This approach is to improve the conventional economic accounts is to supplement the conventional accounts with physical information about the natural environment and its status. We provide information on physical indicators for forests like the area under dense forests, open forests, volume of stock of timber, area disturbed by fire etc. Also we can account for the quality of air in terms of CO2, emissions, suspended particulate matter, nitrogen oxide emissions, etc. Similarly, the quality of water using physical indicators like dissolved oxygen. BOD, COD and pH factor call be indicated. These types of information can also be arranged in conventional input-output type of matrices. For example, Netherlands has used such a complete input-output matrix system in their National Accounting Matrix including Environmental Accounts (NAMEA). The system fully integrates economic and physical environmental information. Development of such physical accounts is important as it can provide inputs for the construction of various environmental indicators and can thus be used for score keeping purposes'.

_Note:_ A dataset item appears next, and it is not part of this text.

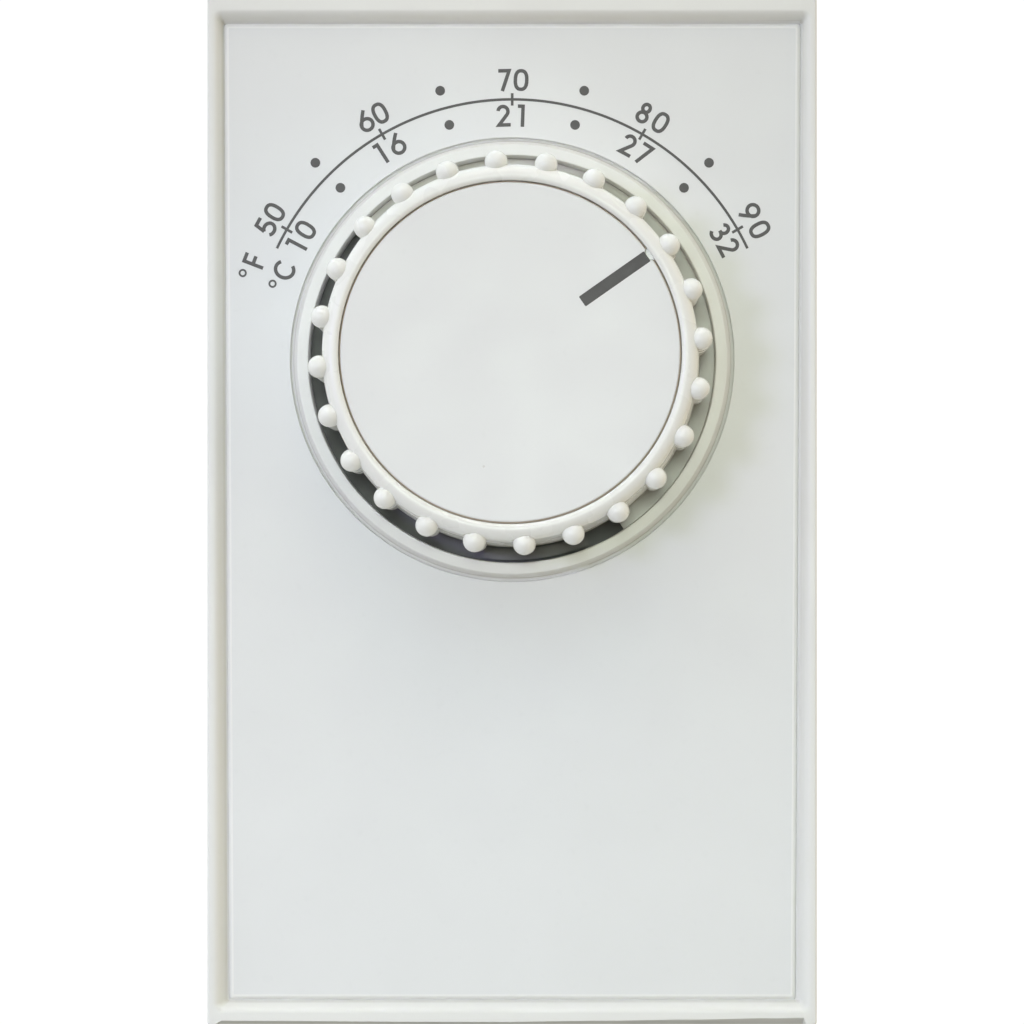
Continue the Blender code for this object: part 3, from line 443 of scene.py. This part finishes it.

However, it is very difficult to use these physical accounts for policy purposes for various reasons such as:
(a) The choice of appropriate physical units of measure is not obvious;
(b) There is incomparability of units;
(c) Difficulty in getting condensed description as the units is not similar;
(d) Involves development of huge data sets due to different quality indicators for forests, air, land and water without reaching general conclusions on their (economic and non-economic) significance; and
(e) The potential severity of the environmental problem is not reflected and hence the decision-makers will not be able to set relative environmental priorities while taking various investment decisions.

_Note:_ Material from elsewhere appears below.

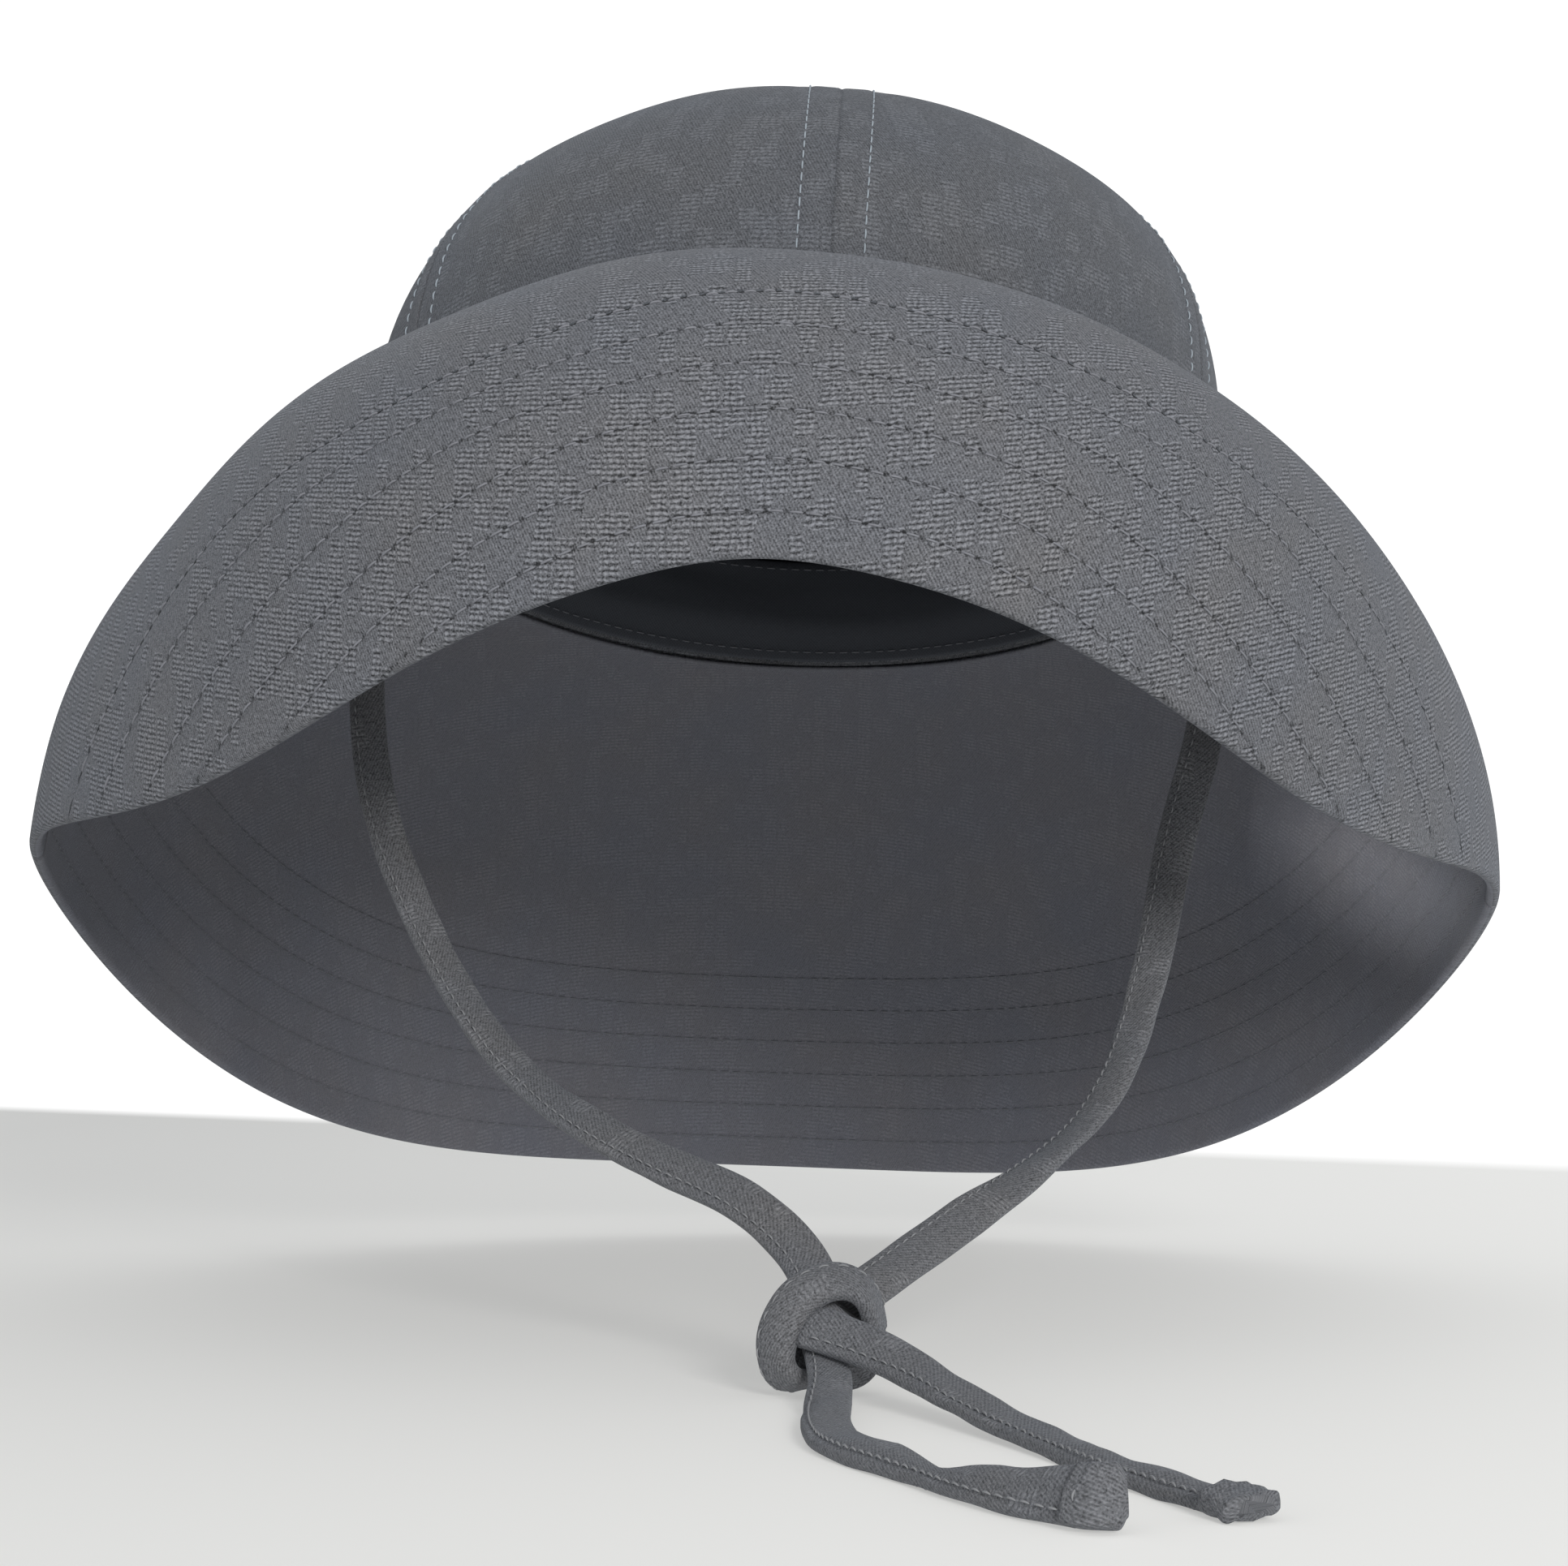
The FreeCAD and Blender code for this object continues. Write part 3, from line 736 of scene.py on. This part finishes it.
crown_rows = []
for index, gore in enumerate(GORES):
    crown_rows += build_gore(index, gore)
dress(stitch_rows("crown_topstitching", crown_rows, SEAM_STITCH, SEAM_THREAD, rise=0.05),
      THREAD_PALE, "crown_cloth")

# ---- sweatband

BAND_TOP, BAND_FOOT = 23.0, -0.6
BAND_HALF_WIDTH, BAND_HALF_LENGTH = 85.2, 98.2
BAND_THICKNESS = 1.2
BAND_LEAN = 3.4  # its foot stands out to meet the seam
FACE_LINES = 15  # of the grid, up each face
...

The difficulties in using the physical accounts can be illustrated by an example, say forests. As you know, forests can be measured in terms of its area, volume of timber, number of species of flora and fauna, etc. Even the units of measuring forests are different. For instance, area is measured in hectares, volume in cubic meters and the species in number. Thus there is no common unit, which can be used to indicate all the three. Another choice that has to be made is which physical measure to choose. This once again depends on the policy objective in mind, i.e., should the forests be used for timber management or provision of firewood or preserving biodiversity. This results in developing huge data sets without reaching any conclusion for the policy. For instance, if a policy maker is faced with the dilemma of preserving hundred hectares of forest, which is a rich source of biodiversity, versus developing multipurpose project, which provides numerous quantifiable benefits, the latter is favoured against the former as they cannot get the value of the benefits of preserving the forests.